Westminster is here today because of the past contributions of its members. Many of the people that worked tirelessly and contributed financially to the start of the Infant Care Center for teenage mothers and the WestMark Food Pantry are dead or no longer able to serve in that capacity – but the ministries continue to serve the disadvantaged and witness to Christian love.

In the past few years, Westminster has had the ability to take some risks in reaching out to serve our community because one man left the church nearly all he had. Today we are making preparations to extend the use of the Parish House for service to the community and begin new ministries. Even though the sign on the building will continue to say William O’Neill Parish House, one day it may be known for the function it serves to people outside the membership of Westminster – and that would be good! Christ didn’t build monuments to the past, he built up disciples to continue God’s work in the world. From what I have heard of Bill O’Neill, he would far rather the Parish House continue to be used in Christ’s service than to stand empty.
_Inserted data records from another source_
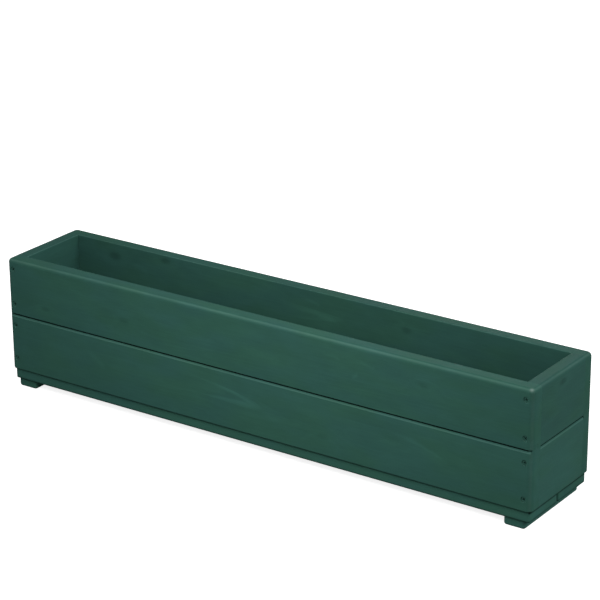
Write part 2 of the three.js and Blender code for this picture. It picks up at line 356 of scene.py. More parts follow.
# How much paint each board has taken up, where it isn't 1
BOARD_TONES = {
    "front_lower_board": 1.10,
    "front_upper_board": 1.03,
    "right_end_lower_board": 1.08,
    "right_end_upper_board": 0.93,
    "left_end_lower_board": 1.03,
    "left_end_upper_board": 0.96,
    "back_upper_board": 0.96,
    "base_board_front": 1.20,
    "base_board_back": 1.12,
    "foot_batten_left": 1.2,
    "foot_batten_right": 1.3,
}

# One axis letter each for along the grain, across the board's face, and its thickness
GRAIN_AXES = {"long": "XZY", "end": "YZX", "base": "XYZ", "foot": "YXZ"}

RING_SPACING = 3.4 * MM
RING_TONE, YEAR_TONE = 0.03, 0.2  # what every ring adds to the tone, and what its year adds
END_RINGS = 0.5  # how strong the rings are on the end boards
KNOT_RINGS = 2.6  # how many rings a knot pushes aside
KNOT_STRETCH = 2.1  # a knot's length over its width
ARCH_EDGE = 14 * MM  # how soon an arch comes up behind its tip
GRAIN_BEND, GRAIN_RIPPLE = 22 * MM, 2.6 * MM  # how far the grain wanders, slowly and quickly
DEPTH_WANDER = 0.7  # share of that in the board's thickness
STREAK_WOBBLE = 5 * MM

# Noise over a board: how fine it is along and across the grain, its detail and its roughness
NOISES = {
    "bend": (3.5, 16, 1.0, 0.5),
    "ripple": (14, 60, 2.0, 0.5),
    "fibre": (30, 900, 3.0, 0.6),
    "brush": (7, 420, 2.0, 0.5),
    "drift": (9, 26, 2.0, 0.5),
    "mottle": (34, 80, 3.0, 0.5),
}

# What each field of the grain adds to the paint's tone, to its roughness and to its height
TONE_OF = {
    "drift": 0.24, "mottle": 0.16, "fibre": 0.14, "brush": 0.10, "rings": 1.0,
    "arches": 0.22, "streaks": 0.17, "heart": -0.24, "halo": 0.06, "end_grain": -0.02,
}
ROUGHNESS_OF = {"drift": 0.10, "fibre": 0.10, "late": -0.03, "end_grain": 0.08, "shade": 0.5}
HEIGHT_OF = {"late": 0.30, "fibre": 0.55, "brush": 0.35, "drift": 1.2, "heart": -0.5, "halo": 0.25}

# Knots that the photograph shows, and a few on the hidden sides: place along and across, radius,
# and how dark they are
KNOTS = {
    "front_upper_board": [(282, 174, 5, 0.45), (-229, 155, 6, 0.5), (-378, 139, 5, 0.45)],
    "front_lower_board": [(118, 62, 6, 0.3)],
    "right_end_upper_board": [(-3, 190, 6, 0.8)],
    "back_upper_board": [(-357, 190, 7, 0.9), (-259, 196, 6, 0.8), (167, 182, 5, 0.7)],
    "back_lower_board": [(-120, 70, 7, 0.7), (262, 95, 5, 0.6)],
    "left_end_lower_board": [(22, 84, 6, 0.6)],
    "base_board_back": [(-210, 42, 7, 0.8), (305, 30, 6, 0.7)],
    "base_board_front": [(96, -47, 7, 0.8)],
}

# Pale pointed arches where a growth ring breaks the surface: tip along and across, spread of the
# arms, their slope, length of the arms, strength
ARCHES = {
    "front_lower_board": [(14, 74, 1.5, -0.09, 150, 0.75), (60, 68, 2.2, -0.08, 170, 0.25)],
    "front_upper_board": [(-60, 150, 3, 0.02, 160, 0.2)],
    "back_upper_board": [(60, 171, 1.6, 0.03, 120, 0.5)],
    "back_lower_board": [(-200, 78, 2.4, 0.03, 180, 0.6), (230, 60, 3.0, -0.02, 160, 0.5)],
    "base_board_front": [(-180, -38, 2.0, 0.0, 160, 0.6), (240, -50, 2.6, 0.0, 160, 0.5)],
    "base_board_back": [(60, 36, 2.2, 0.0, 180, 0.6)],
}

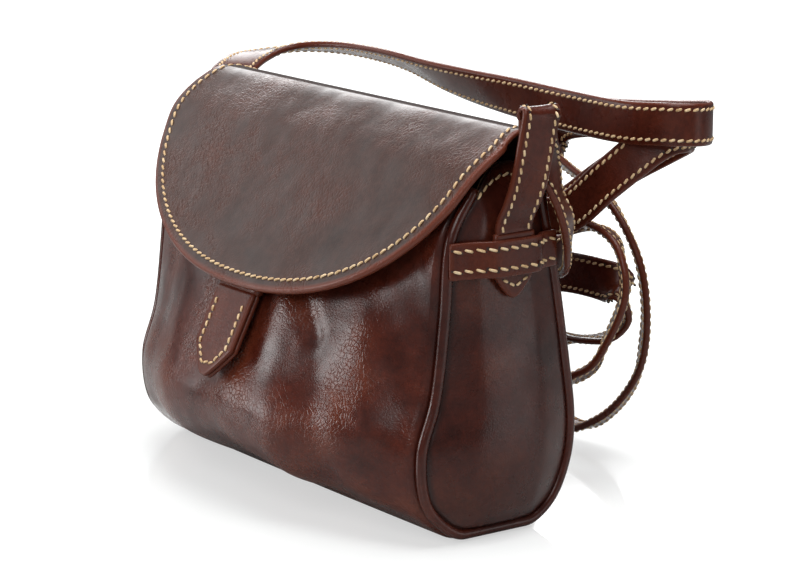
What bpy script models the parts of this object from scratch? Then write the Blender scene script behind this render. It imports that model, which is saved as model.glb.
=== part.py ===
"""Small leather shoulder bag with a half-oval flap, in metres, +Z up.

X runs across the bag, the front faces -Y, and the bag stands on z = 0 with the origin under
the middle of its side rings. The flap and the closing tab are separate bodies: their origins
lie on their hinge lines.
"""

import math

import bmesh
import bpy
import numpy as np

MM = 0.001

# Overall sizes
RING_HALF_WIDTH = 107 * MM  # middle of the bag to the end of the front panel
BODY_HEIGHT = 152 * MM  # floor to the mouth
BODY_HALF_DEPTH = 42 * MM  # half of the side ring's depth, low down
BASE_FRONT = 14 * MM  # the flat that the bag stands on
BASE_BACK = 18 * MM
BASE_ROLL = 3 * MM  # rounding of the body panel's ends

# Leather and lining
BODY_LEATHER = 2.0 * MM
LINING = 0.8 * MM
GUSSET_LEATHER = 1.8 * MM
FLAP_LEATHER = 2.2 * MM
FLAP_LINING = 0.8 * MM
CLEARANCE = 0.3 * MM

# Side gussets and piping
PIPING_RADIUS = 2.3 * MM
PIPING_INSET = 3.1 * MM  # piping's middle, inside the body's outline
GUSSET_SWELL = 8 * MM  # how far the gusset bulges
GUSSET_CROWN = 8 * MM  # how far the middle of the gusset's top stands above the mouth
GUSSET_EDGE = 2.6 * MM  # width of the turned edge beside the piping
GUSSET_STEP = 2.4 * MM  # how far the gusset stands out beyond that edge

# Flap
HINGE_Z = 140 * MM  # height of the line that the flap bends on, across the back
FLAP_HALF_WIDTH = 116 * MM
FLAP_BACK_TAPER = 12 * MM  # how much narrower the flap is at its hinge line
FLAP_SHOULDER = 62 * MM  # length along the flap before its sides start to curve in
FLAP_LENGTH = 150 * MM  # along the leather, hinge line to tip
FLAP_OVER_TOP = 50 * MM  # length along the flap that bends over the top of the bag
FLAP_ROUNDNESS = 2.2  # 2 makes its front edge an ellipse, more makes it squarer
FLAP_LINING_BORDER = 3 * MM  # the lining stays this far inside the edge and the hinge
STRIP_HEIGHT = 22 * MM  # the flap's sewn-down end
STRIP_TOP_DROP = 2.0 * MM  # hinge line to its upper edge
STRIP_SKIVED = 0.8 * MM  # how much thinner than the flap its sewn-down end is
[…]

The Bible tells us our legacies are not carved in stone but etched on the hearts of people we have served.

On this day when we dedicate our pledges to the work and witness of Christ’s church let’s do what Wall Street has long advised: “Invest in oil.” Our faithfulness and service is the oil that fuels the lamp that lights our path to the kingdom of God. We should be alert — not let all the choices we have confuse us into forgetting our covenant with God. All the things in the world won’t pay the price of admittance to God’s kingdom; but what we do while we wait for sparks the light that allows us to see glimpses of its coming.

All power, honor, and glory to our Triune God.